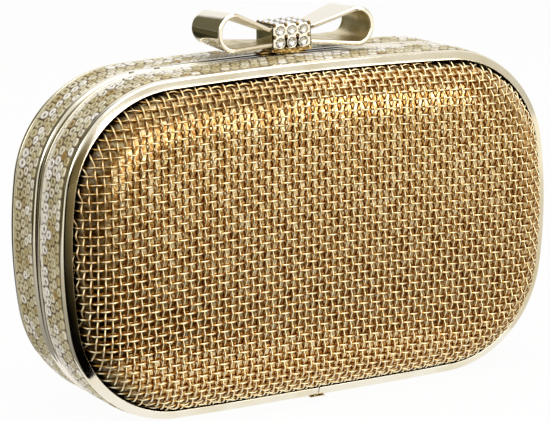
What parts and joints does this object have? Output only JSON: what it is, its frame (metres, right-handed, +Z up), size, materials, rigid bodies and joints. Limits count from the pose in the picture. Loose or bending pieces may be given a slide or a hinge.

════

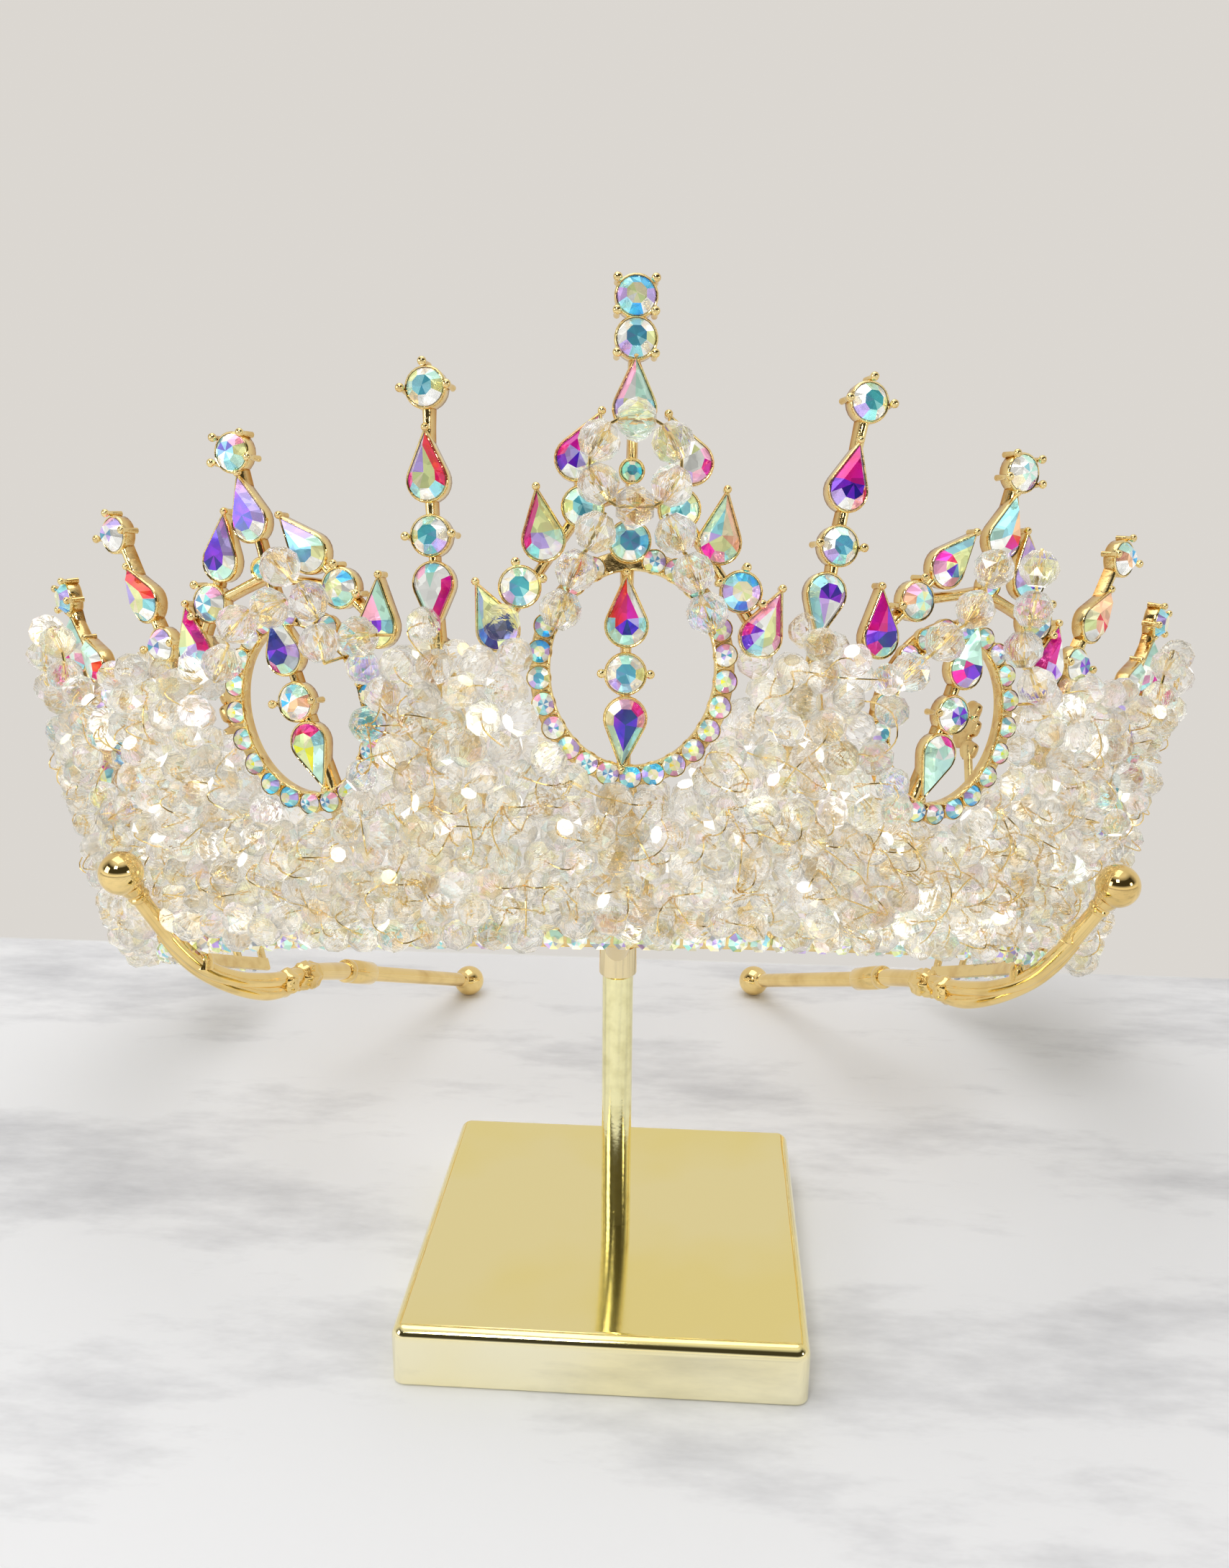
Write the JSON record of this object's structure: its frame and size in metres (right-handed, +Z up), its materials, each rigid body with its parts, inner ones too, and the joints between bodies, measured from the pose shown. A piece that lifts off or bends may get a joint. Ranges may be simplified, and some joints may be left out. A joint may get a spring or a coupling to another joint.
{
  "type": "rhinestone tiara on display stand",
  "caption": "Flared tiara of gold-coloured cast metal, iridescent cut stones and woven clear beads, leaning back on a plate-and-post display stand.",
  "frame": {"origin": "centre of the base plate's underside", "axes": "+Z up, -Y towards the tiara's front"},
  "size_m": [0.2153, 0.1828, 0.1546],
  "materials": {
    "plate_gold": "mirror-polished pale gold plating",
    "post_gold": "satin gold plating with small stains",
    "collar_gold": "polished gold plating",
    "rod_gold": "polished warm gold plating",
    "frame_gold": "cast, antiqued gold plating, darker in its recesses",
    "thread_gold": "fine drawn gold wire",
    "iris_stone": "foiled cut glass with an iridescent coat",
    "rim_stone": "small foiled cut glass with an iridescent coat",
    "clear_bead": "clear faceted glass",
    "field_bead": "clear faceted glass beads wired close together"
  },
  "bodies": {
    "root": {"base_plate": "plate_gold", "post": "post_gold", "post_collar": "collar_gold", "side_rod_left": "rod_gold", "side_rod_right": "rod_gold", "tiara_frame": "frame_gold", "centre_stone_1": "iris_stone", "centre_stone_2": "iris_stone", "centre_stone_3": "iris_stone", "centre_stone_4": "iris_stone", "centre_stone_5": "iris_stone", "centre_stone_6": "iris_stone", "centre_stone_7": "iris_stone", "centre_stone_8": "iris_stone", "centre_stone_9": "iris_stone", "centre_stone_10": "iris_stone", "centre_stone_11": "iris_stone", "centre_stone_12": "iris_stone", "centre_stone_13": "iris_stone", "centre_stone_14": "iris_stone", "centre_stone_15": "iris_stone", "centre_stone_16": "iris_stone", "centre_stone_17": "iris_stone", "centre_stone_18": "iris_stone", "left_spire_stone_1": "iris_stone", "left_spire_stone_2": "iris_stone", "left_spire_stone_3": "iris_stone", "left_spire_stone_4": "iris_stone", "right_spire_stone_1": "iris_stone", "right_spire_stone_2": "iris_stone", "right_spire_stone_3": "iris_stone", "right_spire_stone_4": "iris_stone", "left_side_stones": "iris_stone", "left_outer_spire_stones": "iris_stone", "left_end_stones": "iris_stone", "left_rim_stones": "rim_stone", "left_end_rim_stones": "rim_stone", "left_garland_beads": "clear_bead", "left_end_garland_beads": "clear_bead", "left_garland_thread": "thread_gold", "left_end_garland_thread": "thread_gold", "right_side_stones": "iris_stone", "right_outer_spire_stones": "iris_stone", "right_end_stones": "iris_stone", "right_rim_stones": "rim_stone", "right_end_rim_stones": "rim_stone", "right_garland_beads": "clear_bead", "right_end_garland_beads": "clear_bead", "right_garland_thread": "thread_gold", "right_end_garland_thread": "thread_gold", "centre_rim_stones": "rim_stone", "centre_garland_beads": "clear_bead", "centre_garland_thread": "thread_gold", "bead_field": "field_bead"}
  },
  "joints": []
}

════

- _WRITTEN EXERCISE_
Go through the lines above. Select every one that has the string "with".

- _FINAL ANSWER_
Write the JSON record of this object's structure: its frame and size in metres (right-handed, +Z up), its materials, each rigid body with its parts, inner ones too, and the joints between bodies, measured from the pose shown. A piece that lifts off or bends may get a joint. Ranges may be simplified, and some joints may be left out. A joint may get a spring or a coupling to another joint.
    "post_gold": "satin gold plating with small stains",
    "iris_stone": "foiled cut glass with an iridescent coat",
    "rim_stone": "small foiled cut glass with an iridescent coat",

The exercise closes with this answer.